Wrake and Jones were here in Washington to present the findings of IEA’s biennial assessment of nearly a dozen clean energy technologies. Released earlier this spring ahead of the Clean Energy Ministerial meeting, a high-level gathering of energy ministers from nearly two dozen of the world’s largest economies, the report concluded that while reaching the 2° Celsius goal is possible, investment in clean energy technologies is lagging and the window for reaching that target is rapidly closing. Of 10 clean energy technologies that hold potential for energy and greenhouse gas emissions savings, nine are not on track to meet the benchmarks needed to achieve the 2° Celsius goal, the report said. In particular, it warned that CCS technology development is “woefully” off pace and “painfully slow.” “Clearly, a challenging road lies ahead for deploying CCS in the near term. … At minimum, an additional 110 planned projects must successfully be brought online by 2020 to get back on track to meet the [2° Celsius] objective. This is an incredibly ambitious target based on current deployment rates,” the report concluded.

In order to incentivize low-emissions technologies like CCS, though, governments must put in place a price on carbon emissions, Jones said this week. He added that while many see the political tides against that policy choice in the United States, the fact that countries like China are considering emissions trading schemes mean that some nations are moving in the right direction. “Admittedly, it is difficult to make these changes, but China is looking very seriously at an emissions trading system, the European Union already has one and even some U.S. states have them in place, so as difficult as it is from a U.S. domestic level, this notion [of pricing carbon] is gaining traction around the world,” he said. “I wouldn’t necessarily say that this is not happening.” Jones said, though, that if large economies like China ultimately do not dramatically limit carbon emissions through some sort of economy-wide policy, there will be little chance of maintaining the 2° Celsius goal.
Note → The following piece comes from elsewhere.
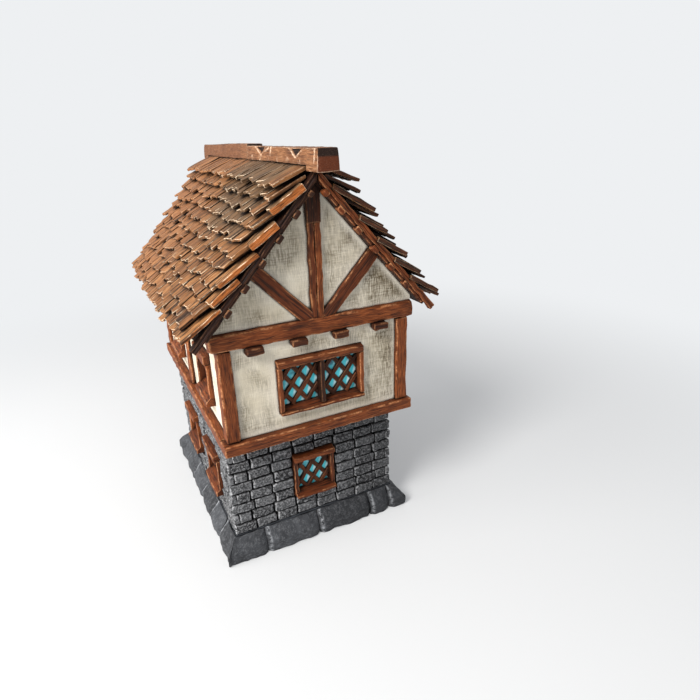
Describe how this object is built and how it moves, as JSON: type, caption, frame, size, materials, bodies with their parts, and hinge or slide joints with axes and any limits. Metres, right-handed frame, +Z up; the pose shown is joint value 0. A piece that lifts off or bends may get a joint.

Natural Gas to Shift from Solution to Problem

During their presentation, Jones and Wrake highlighted the unique role that natural gas will likely play in climate change mitigation over the next several decades. While IEA currently views the fuel as one that is helping bring down emissions in the power sector compared to coal, particularly in the U.S., IEA’s report predicts that in order to make the 2° Celsius ceiling, the average CO2 intensity of energy technologies in the 2025 to 2030 period will need to be below the average emissions of unmitigated natural gas plants. “So, at some point, natural gas, at least from this perspective, will go from being part of the solution to being part of the problem,” Wrake said. “This, of course, raises questions around how we invest in infrastructure for gas.” He added that if policymakers want to stick to the 2° Celsius goal, they must either deploy cleaner fuels, run gas plants for fewer hours per day or more quickly develop CCS technology that could later be widely installed on gas capacity. However, Wrake said that progress in the technology to date is “disappointing” so far. “We’re not making the progress as we hoped only a few years ago, and we’ve indeed decreased the rate at which we deploy carbon capture and storage in our scenarios,” he said. In order for CCS to be ramped up to the amounts needed, there must be a substantial effort by governments to demonstrate CCS for power generation and industry on a commercial scale, he said.